Every company has a story heading into E3. They all have something to prove, something to gain and something to lose. At the Los Angeles gathering of gaming's biggest developers and publishers, each one will try to outshine the others and 'win' E3.

For Microsoft at E3 this year, the story is simple: they are second. They have lagged behind the sales of Sony's PS4 since day one, but following the PR disaster that was the Xbox One's launch they have made huge strides under the leadership of Phil Spencer.

Spencer spearheaded their successful 2014 E3 show, a show that was lean, well-produced and focused entirely on games. Whereas Sony can afford to let the PS4's first party support wane due to the strong percentage of third-party sales that head their way, Microsoft needs to focus on the near future – and gradually close the gap.

With that in mind, here is what we hope to see from Microsoft at E3 2015.

Halo 5 Guardians Blue Team
Master Chief leading Blue Team in Halo 5: Guardians. Microsoft

Halo 5: System seller

Even the most ardent Halo fan will agree that Halo 4 lacked something. It had moments that brought to mind the barn-storming original Bungie games, but that only served to highlight the fact that most of 343 Industry's first Halo game since being gifted the license just did not feel right.

It was all a little redundant, a little too anchored in the past. Coupled with the huge disappointment of last year's completely broken Halo: The Master Chief Collection, and 343 really has not got off to the best start.

With Halo 5, 343 should endeavour to stamp their authority on the series. The story, which will see a rogue Master Chief pitted against Spartan Locke and have gamers playing as both characters, does seem somewhat fresh, and a good start.

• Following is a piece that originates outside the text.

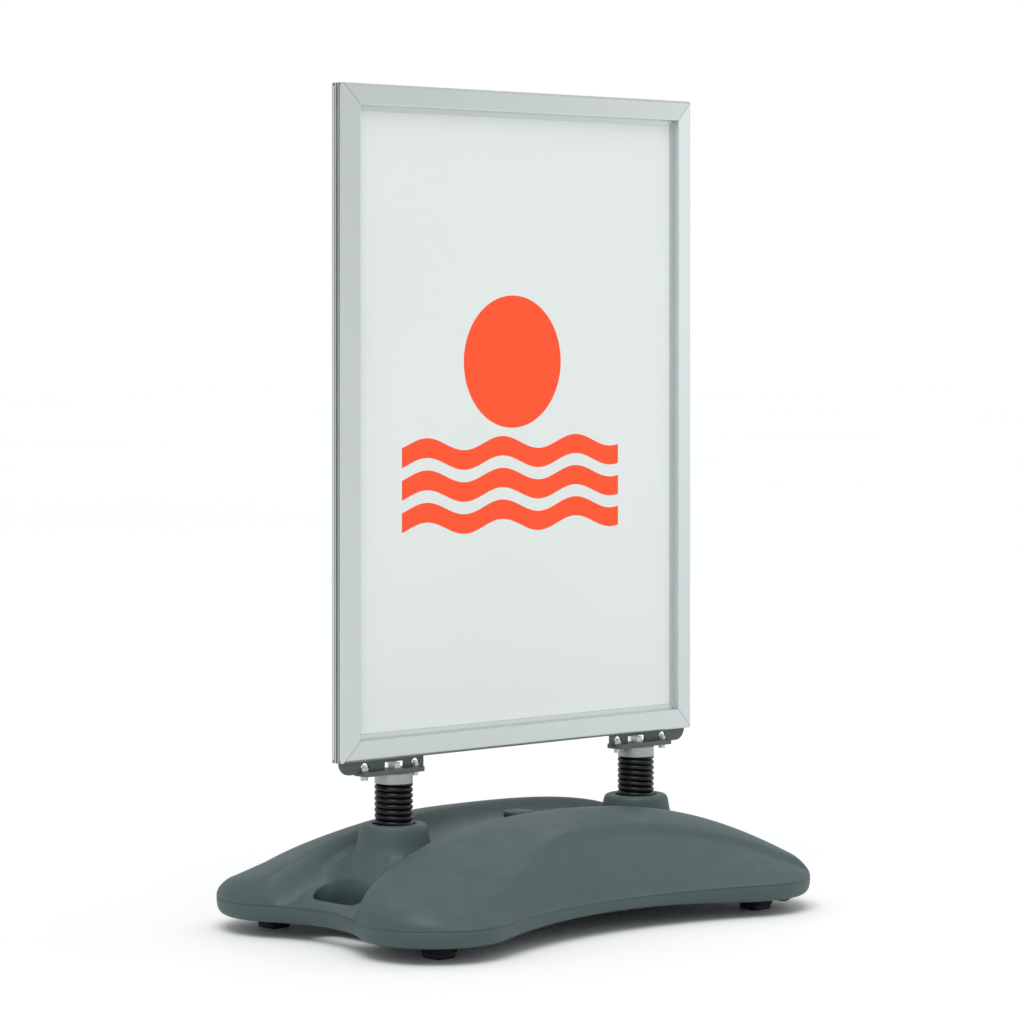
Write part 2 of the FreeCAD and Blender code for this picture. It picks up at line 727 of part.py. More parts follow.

We will undoubtedly see single player gameplay for the first time at E3, so we hope 343 gives us colourful, beautiful, huge open worlds and a game that will shift systems like the original shifted the first Xbox, the sequel shifted Xbox Live and the third in the series shifted Xbox 360s.

Rise of the Tomb Raider Lara Croft
Lara Croft in Rise of the Tomb Raider. Square Enix

A starring role for Lara Croft

As big as Halo 5 is, Rise of the Tomb Raider should be the game that gets the most time and focus from Microsoft at E3. It could easily be their biggest seller if marketed right.

Lara Croft is an icon and that is a large part of why Microsoft struck a deal to bring her to the Xbox One exclusively (for the time being at least). They have faith in her ability to sell games and in developers Crystal Dynamics to build on the potential of 2013's reboot.

More than ever the world is aching for empowered women on screens big and small – Katniss Everdeen in The Hunger Games and Imperator Furiosa usurping Mad Max in Fury Road are just two prime examples from Hollywood. Microsoft should go with that trend, shake up the notion that such games are for boys and do what they can to make Lara Croft the video game protagonist of 2015.

Xbox Windows 10 Mac
Xbox One and Windows 10 will be closely entwined. Microsoft

Recognise PC gaming

Every now and then Microsoft declares an interest in PC gaming, and usually it dies a death soon after. With Windows 10 nearing its release and with PC gaming in fine health, however, Microsoft has a prime opportunity.

We know there are big ties between Windows 10 and Xbox – with former Xbox exclusive Fable Legends coming to PC as well as an Xbox app – but this could be further expanded upon with greater integration between the two and more games playable on and between both platforms.

Imagine if Halo 5 were to head to PCs...

Minecraft PS4 Review
A screenshot from the next-gen version of Minecraft. Mojang

Don't overdo Minecraft

Microsoft bought the Minecraft license and its developer Mojang last year in a deal worth $2.5bn (£1.6bn). Obviously that was huge news and has ramifications for Xbox, but the last thing Microsoft needs to do is drive one of the world's most popular franchises into the ground.

Minecraft will be at E3 in some form – the Telltale game maybe, a Hololens app perhaps – but the last thing anybody wants is for it to be everywhere. Minecraft 2 is likely to be happening at some point as an Xbox and PC exclusive, but announcing it so soon may seem like Microsoft trying to milk the cash cow quickly – rather than nurturing it into a long-term asset.

Microsoft Windows Holographic
Someone playing with Minecraft with Hololens in the headset\'s announcement video. Microsoft

Don't overdo Hololens either

Hololens is Microsoft's augmented reality headset and about their only answer to the impending virtual reality revolution (even though it isn't actually VR). Its applications to gaming are not immediately obvious, but no doubt Microsoft is working on something – particularly given the recent hiring of former Mass Effect producer Casey Hudson.

During the Hololens reveal we saw Minecraft being played with the device, with blocky environments covering a living room floor. A virtual Minecraft playset seems like a system-selling idea, but at the same time the tech is too new for there to be much of value to show off.

Microsoft will do well to remember the short-lived Kinect, how "essential" it once was to Xbox One and the role that played in the tarnishing of their image. It's probably best for now if Microsoft sticks to games played with a controller.